– Pero, ¿sientes por ella algo parecido a lo que sentiste por Ava Gardner? le preguntaron antes de casarse con Bárbara, su última mujer.
-Imposible. Aquello pasó una vez y no más. No me gustaría volver a sentir lo mismo por ninguna mujer.
El amor, ¡ay el amor!
Intentar escribir sobre el amor en el cine es complicado sin caer en esplendores en la hierba y en aviones que deben cogerse aunque no apetezca; de vientos que soplan en la tierra roja o amores de niños pijos que nunca dicen ‘lo siento’; en memorias que se van al continente de ébano o de pacientes que hacen escudos con jirones de piel ajena.
Siempre me he planteado qué hubiera pasado si ‘el buque de los sueños’ no se hubiera topado con el frío, me pregunto si sus amantes hubieran soportado la diferencia de clases y maneras –Rose, tu egoísmo superlativo con el (ENORME) tablón, te delata- o si Romeo y Julieta hubieran resistido a las presiones familiares. Quién sabe. Quizás no, quizás sus historias no serían más que ‘meros’ amores de temporada, como aquel que a Jep Gambardella le marcó de por vida, pero ésa ya es otra historia.
Estas semanas, con el 14 de febrero aún retumbando -que no latiendo-, ha tocado que muchos retorcieran la dichosa flecha de un tal Valentín para tener algo que celebrar. Entonces, yo, sin flecha, ni dardo al que agarrarme, intenté pensar en el amor perfecto, en el amor de película, en el amor del ardor y las llamas constantes.
Entonces, recordé una historia que leí hace años, una truculenta historia de celos sumergidos en amor salvaje y primario capaz de sacudir a terceros con los restos del naufragio. Una de esas historias que enseñan que en el amor, no siempre hay perdices para cenar. Sería demasiado aburrido.
Corría el año 1956 cuando Frank Sinatra rodaba en España – esa España en la que ‘su’ Ava encontró refugio junto a toreros y tablaos- Orgullo y Pasión. Durante el rodaje, se hospedó en el Hotel Felipe II de El Escorial. Cuentan que una noche, estando en el bar, de madrugada, esa franja horaria en la que se movía como pez en la copa, pidió un teléfono para llamar a Ava. Él (ÉL) pronunció un ‘hey, honey’ mientras apoyaba el teléfono entre la barbilla y hombro y sus dedos seguían acariciando las teclas que ponían banda sonora al momento.
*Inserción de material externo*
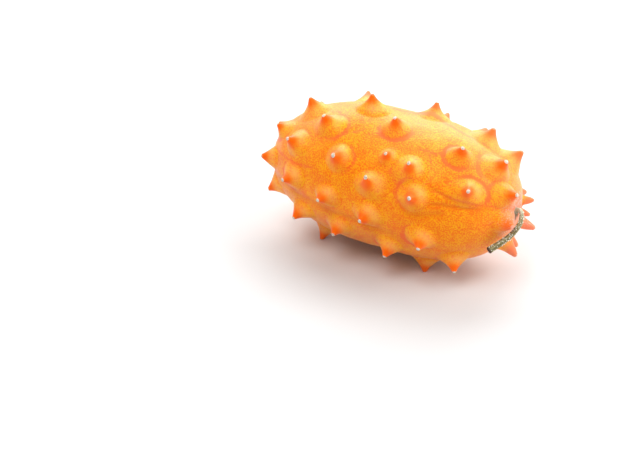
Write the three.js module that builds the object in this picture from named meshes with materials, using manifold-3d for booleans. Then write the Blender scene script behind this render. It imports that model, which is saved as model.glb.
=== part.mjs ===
// Horned melon (Cucumis metuliferus): one whole ripe fruit with its cut stem, lying on its spines.
// Millimetres, +Z up. +X runs along the fruit towards the stem, and the origin is on the
// surface under the middle of the piece. The fruit is one solid, and the stem is another.
import * as THREE from 'three';
import { mergeVertices } from 'three/addons/utils/BufferGeometryUtils.js';
import Module from 'manifold-3d';

// ---- Driving dimensions ----
const bodyRadius = 36;
const halfLength = 69.5; // from the middle of the body to either end, without spines
const blossomFullness = 2.4; // 2 is an ellipse, more is a blunter end
const stemEndFullness = 2.9;
const fruitCentre = new THREE.Vector3(-1.6, 0.8, 39); // the middle of the body, above the surface

const recessDepth = 2; // the dimple that the stem grows from
const recessRadius = 6; // at its rim
const recessFloor = 3; // the radius of its flat floor
const recessSlope = [4.5, 0.9]; // a point on its side: radius, height above the floor

const moundRadius = 7; // a spine's foot, where it leaves the skin
const usualSpine = 8; // the height that the spine profile is drawn for
const rootDepth = 4; // how far a spine's solid goes below the skin
const footSink = 0.7; // how much of a supporting spine's tip is pressed flat
const spineSides = 7;

// The spine's outline, before its upper part is scaled to its height: [radius, height above the skin].
const spineRoot = [[0, -rootDepth], [moundRadius, -0.8], [3.9, 1.2]];
const spineHorn = [[2.2, 3], [1.35, 5.6], [0.95, 7.6], [0, usualSpine]];

const stemRadius = 1.45;
const stemRibs = 5;
const ribDepth = 0.22;
const stemSteps = 22;
const stemGap = 0.3; // between the stem and the floor of the dimple

const bodyRings = 18;
const bodySides = 32;

// Spines by place: [station along X from the middle, turn from the top towards -Y in degrees, height].
const spines = [
  // the upper side and the side at -Y
  [-45, 7, 8], [-54, -52, 8], [-30, -43, 8], [-14, -1, 8], [15, -19, 8], [10, -58, 9],
  [45, -21, 8], [57.4, -33, 8.4], [-59, 32, 5.5], [-44, 51, 8], [-30, 28, 8], [6, 17, 8],
  [-16, 55, 8], [9, 44, 5.5], [23, 46, 8], [42, 22, 8], [58, 8, 8], [4, 62, 8],
  [28, 69, 8], [51, 53, 8], [65.4, 33, 8.8],
  // round the stem
  [67, 92, 7], [55, -100, 8], [63, -100, 6.5], [63, -119, 6], [66, -138, 9], [60, -158, 8.5],
  [63.2, 177, 9.9],
  // the lower side at -Y
  [-63, 80, 7], [-42, 84, 8], [-20, 88, 8], [-60, 128, 7], [-38, 118, 8], [-14, 116, 7],
  [4, 94, 8], [14, 124, 8], [33, 106, 8], [45, 138, 8],
  // the underside and the back
  [-54, 180, 6], [-1, 178, 2.6], [-64, -130, 6], [-8, -132, 7.5], [-44, -120, 8],
  [12, -108, 8], [-24, -96, 8], [44, -126, 8], [33, -90, 8], [-62, -82, 6], [-40, -74, 8],
  [-6, -78, 7], [32, -58, 8], [-67, -15, 5.5], [-66, -175, 5],
];

// The spines that the fruit rests on: [station along X, turn].
const feet = [[-33, 160], [-28, -159], [26, 158], [31, -160]];

// The stem's middle line, from the floor of the dimple: up, over and down to the cut.
const stemRoute = [
  [0, 0, 1], [1.4, 0, 1.4], [3, -0.8, 1.9], [4.5, -2.4, 1.1], [5.4, -4.5, -0.3], [5.6, -6.9, -2.3],
  [4.6, -9.4, -4.8], [3, -12.1, -7.3], [0.2, -15, -9.9], [-2.2, -17.1, -12], [-4.6, -19.6, -13.9],
];

const wasm = await Module();
wasm.setup();

function toSolid(geometry) {
  const bare = geometry.clone();
  bare.deleteAttribute('normal');
  bare.deleteAttribute('uv');
  const welded = mergeVertices(bare, 1e-4);
  return new wasm.Manifold(new wasm.Mesh({
    numProp: 3,
    vertProperties: new Float32Array(welded.attributes.position.array),
    triVerts: new Uint32Array(welded.index.array),
  }));
}

function toGeometry(solid) {
  const mesh = solid.getMesh();
  const geometry = new THREE.BufferGeometry();
  geometry.setAttribute('position', new THREE.BufferAttribute(mesh.vertProperties, 3));
  geometry.setIndex(new THREE.BufferAttribute(mesh.triVerts, 1));
  geometry.computeVertexNormals();
  return geometry;
}

const degrees = THREE.MathUtils.degToRad;

function fullness(station) {
  return station < 0 ? blossomFullness : stemEndFullness;
}

// The skin's radius about the long axis, without the dimple.
function skinRadius(station) {
  const along = Math.abs(station) / halfLength;
  return bodyRadius * Math.sqrt(1 - along ** fullness(station));
}

function skinPoint(station, turn) {
  const radius = skinRadius(station);
  return new THREE.Vector3(station, -radius * Math.sin(turn), radius * Math.cos(turn));
}

function skinNormal(station, turn) {
  const step = 0.01;
  const slope = (skinRadius(station + step) - skinRadius(station - step)) / (2 * step);
  return new THREE.Vector3(-slope, -Math.sin(turn), Math.cos(turn)).normalize();
}

// The station where the stem end's skin has this radius.
function stemEndStation(radius) {
  return halfLength * (1 - (radius / bodyRadius) ** 2) ** (1 / stemEndFullness);
}

// A body of revolution about X, with a flat-floored dimple pressed into its stem end.
function bodySolid() {
  const profile = [new THREE.Vector2(0, -halfLength)];
  for (let ring = 1; ring < bodyRings; ring += 1) {
    const run = -Math.cos((Math.PI * ring) / bodyRings);
    const station = Math.sign(run) * halfLength * Math.abs(run) ** (2 / fullness(run));
    const radius = skinRadius(station);
    const clearOfRecess = station < 0 || radius > recessRadius + 1;
    if (clearOfRecess) profile.push(new THREE.Vector2(radius, station));
  }
  const floor = halfLength - recessDepth;
  const [slopeRadius, slopeHeight] = recessSlope;
  profile.push(new THREE.Vector2(recessRadius, stemEndStation(recessRadius)));
  profile.push(new THREE.Vector2(slopeRadius, floor + slopeHeight));
  profile.push(new THREE.Vector2(recessFloor, floor));
  profile.push(new THREE.Vector2(0, floor));
  const lathe = new THREE.LatheGeometry(profile, bodySides);
  lathe.rotateZ(-Math.PI / 2);
  return toSolid(lathe);
}

// One spine: a low mound that draws up through a hollow curve into a blunt horn.
function spineSolid(station, turn, height) {
  const root = spineRoot.map(([x, y]) => new THREE.Vector2(x, y));
  const horn = spineHorn.map(([x, y]) => new THREE.Vector2(x, (y * height) / usualSpine));
  const lathe = new THREE.LatheGeometry([...root, ...horn], spineSides);
  const up = new THREE.Vector3(0, 1, 0);
  lathe.applyQuaternion(new THREE.Quaternion().setFromUnitVectors(up, skinNormal(station, turn)));
  lathe.translate(...skinPoint(station, turn));
  return toSolid(lathe);
}

// A foot spine is as long as it takes to pass the surface by footSink, before it is cut flat.
function footHeight(station, turn) {
  const drop = fruitCentre.z + footSink + skinPoint(station, turn).z;
  return drop / -skinNormal(station, turn).z;
}

function fruitGeometry() {
  let solid = bodySolid();
  for (const [station, turn, height] of spines) {
    solid = solid.add(spineSolid(station, degrees(turn), height));
  }
  for (const [station, turn] of feet) {
    solid = solid.add(spineSolid(station, degrees(turn), footHeight(station, degrees(turn))));
  }
  const depth = 20;
  const below = new THREE.BoxGeometry(4 * halfLength, 4 * bodyRadius, depth);
  below.translate(0, 0, -fruitCentre.z - depth / 2);
  return toGeometry(solid.subtract(toSolid(below)));
}

// A lightly ribbed round section.
function stemSection(radius) {
  const points = [];
  const corners = stemRibs * 2;
  for (let corner = 0; corner < corners; corner += 1) {
    const angle = (2 * Math.PI * corner) / corners;
    const reach = corner % 2 ? radius - ribDepth : radius;
    points.push(new THREE.Vector2(reach * Math.cos(angle), reach * Math.sin(angle)));
  }
  return new THREE.Shape(points);
}

function stemGeometry() {
  const start = new THREE.Vector3(halfLength - recessDepth + stemGap, 0, 0);
  const path = new THREE.CatmullRomCurve3(
    stemRoute.map((point) => new THREE.Vector3(...point).add(start)),
  );
  return new THREE.ExtrudeGeometry(stemSection(stemRadius), {
    steps: stemSteps,
    extrudePath: path,
    bevelEnabled: false,
  });
}

const skin = new THREE.MeshStandardMaterial({ color: 0xf58a2a, roughness: 0.5, metalness: 0 });
const stalk = new THREE.MeshStandardMaterial({ color: 0x8d8a62, roughness: 0.85, metalness: 0 });

const fruit = new THREE.Mesh(fruitGeometry(), skin);
fruit.name = 'fruit';

const stem = new THREE.Mesh(stemGeometry(), stalk);
stem.name = 'stem';

const hornedMelon = new THREE.Group();
hornedMelon.add(fruit, stem);
hornedMelon.position.copy(fruitCentre);

export default hornedMelon;
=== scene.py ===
# A whole horned melon on a pale floor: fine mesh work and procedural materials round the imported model.
# Lengths are in metres. The fruit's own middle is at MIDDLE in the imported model's frame.
import math

import bpy
import numpy as np
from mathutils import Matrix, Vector, noise
from mathutils.geometry import delaunay_2d_cdt


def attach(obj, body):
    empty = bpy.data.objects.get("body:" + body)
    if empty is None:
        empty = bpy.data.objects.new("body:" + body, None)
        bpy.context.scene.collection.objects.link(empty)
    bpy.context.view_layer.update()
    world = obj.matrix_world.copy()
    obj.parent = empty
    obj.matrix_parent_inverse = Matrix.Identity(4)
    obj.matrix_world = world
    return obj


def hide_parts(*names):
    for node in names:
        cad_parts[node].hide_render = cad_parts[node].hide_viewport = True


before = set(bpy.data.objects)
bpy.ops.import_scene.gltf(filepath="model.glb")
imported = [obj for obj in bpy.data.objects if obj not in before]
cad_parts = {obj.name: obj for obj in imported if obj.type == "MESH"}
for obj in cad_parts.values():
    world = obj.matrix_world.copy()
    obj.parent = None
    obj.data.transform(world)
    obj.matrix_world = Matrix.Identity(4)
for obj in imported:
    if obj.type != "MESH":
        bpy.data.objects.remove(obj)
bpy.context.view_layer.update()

MM = 0.001
rng = np.random.default_rng(7)

# ---- The design's own sizes, as in the CAD part ----
BODY_RADIUS = 36 * MM
HALF_LENGTH = 69.5 * MM
BLOSSOM_FULLNESS = 2.4
STEM_END_FULLNESS = 2.9
MIDDLE = np.array([-1.6, 0.8, 39]) * MM
DIMPLE_DEPTH = 2 * MM
DIMPLE_RADIUS = 6 * MM
USUAL_SPINE = 8 * MM
FOOT_SINK = 0.7 * MM
STEM_RADIUS = 1.45 * MM
STEM_GAP = 0.3 * MM

# Spines: station along X in mm, turn from the top towards -Y in degrees, height in mm.
SPINES = [
    (-45, 7, 8), (-54, -52, 8), (-30, -43, 8), (-14, -1, 8), (15, -19, 8), (10, -58, 9),
    (45, -21, 8), (57.4, -33, 8.4), (-59, 32, 5.5), (-44, 51, 8), (-30, 28, 8), (6, 17, 8),
    (-16, 55, 8), (9, 44, 5.5), (23, 46, 8), (42, 22, 8), (58, 8, 8), (4, 62, 8),
    (28, 69, 8), (51, 53, 8), (65.4, 33, 8.8),
    (67, 92, 7), (55, -100, 8), (63, -100, 6.5), (63, -119, 6), (66, -138, 9), (60, -158, 8.5),
    (63.2, 177, 9.9),
    (-63, 80, 7), (-42, 84, 8), (-20, 88, 8), (-60, 128, 7), (-38, 118, 8), (-14, 116, 7),
    (4, 94, 8), (14, 124, 8), (33, 106, 8), (45, 138, 8),
    (-54, 180, 6), (-1, 178, 2.6), (-64, -130, 6), (-8, -132, 7.5), (-44, -120, 8),
    (12, -108, 8), (-24, -96, 8), (44, -126, 8), (33, -90, 8), (-62, -82, 6), (-40, -74, 8),
    (-6, -78, 7), (32, -58, 8), (-67, -15, 5.5), (-66, -175, 5),
]
# the spines that it rests on: station and turn
FEET = [(-33, 160), (-28, -159), (26, 158), (31, -160)]

# The stem's middle line from the dimple's floor, in mm.
STEM_ROUTE = [
    (0, 0, 1), (1.4, 0, 1.4), (3, -0.8, 1.9), (4.5, -2.4, 1.1), (5.4, -4.5, -0.3), (5.6, -6.9, -2.3),
    (4.6, -9.4, -4.8), (3, -12.1, -7.3), (0.2, -15, -9.9), (-2.2, -17.1, -12), (-4.6, -19.6, -13.9),
]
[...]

Dicen que cantó y cantó, horas y horas, canciones y canciones con el auricular como micrófono. La gente contenía el aliento por miedo a que una mala respiración le hiciera parar, darse cuenta de que, por mucho que él sintiera que estaba a millones de kilómetros, no estaba solo. Entonces, en medio de aquel recital y habiendo dejado el hilo telefónico huérfano, se abrió la puerta y apareció ELLA envuelta en un visón blanco.
Se acercó, le abrazó por atrás y se lo llevó, así, sin mediar palabra.
Louis B. Mayer dijo de ella ‘no sabe actuar, no sabe hablar pero ¡es impresionante!’. En esta ocasión, dejó todas las palabras en el tintero y se dedicó a lo suyo, a impresionar.
Estuvieron casados 6 años. 6 tormentosos y apasionantes años. Escribía Lampedusa en El Gatopardo que el amor es un año de ardor y llamas y treinta de cenizas. Para ellos dos, treinta, no hubieran sido suficientes para apagar el incendio.
Hemingway la definió como el animal más bello del mundo y suponemos que la voz, la garganta, las luces y las sombras de Frank, pensaron lo mismo. Afirmó que, a pesar de los dimes y diretes, de las ausencias y las presencias sonoras, de las cimas y los infiernos, de los capotes y las estocadas mortales, las pataletas y los pataleos, llevaba a Ava Gardner en la sangre.
Así que, el amor, como les pasó a Frank Sinatra y Ava Gardner -que escuchó sus discos hasta el final de sus días- debe ser eso, seguir escuchando la música aunque ya nadie toque y que, a vuestra manera, os llevéis siempre bajo la piel.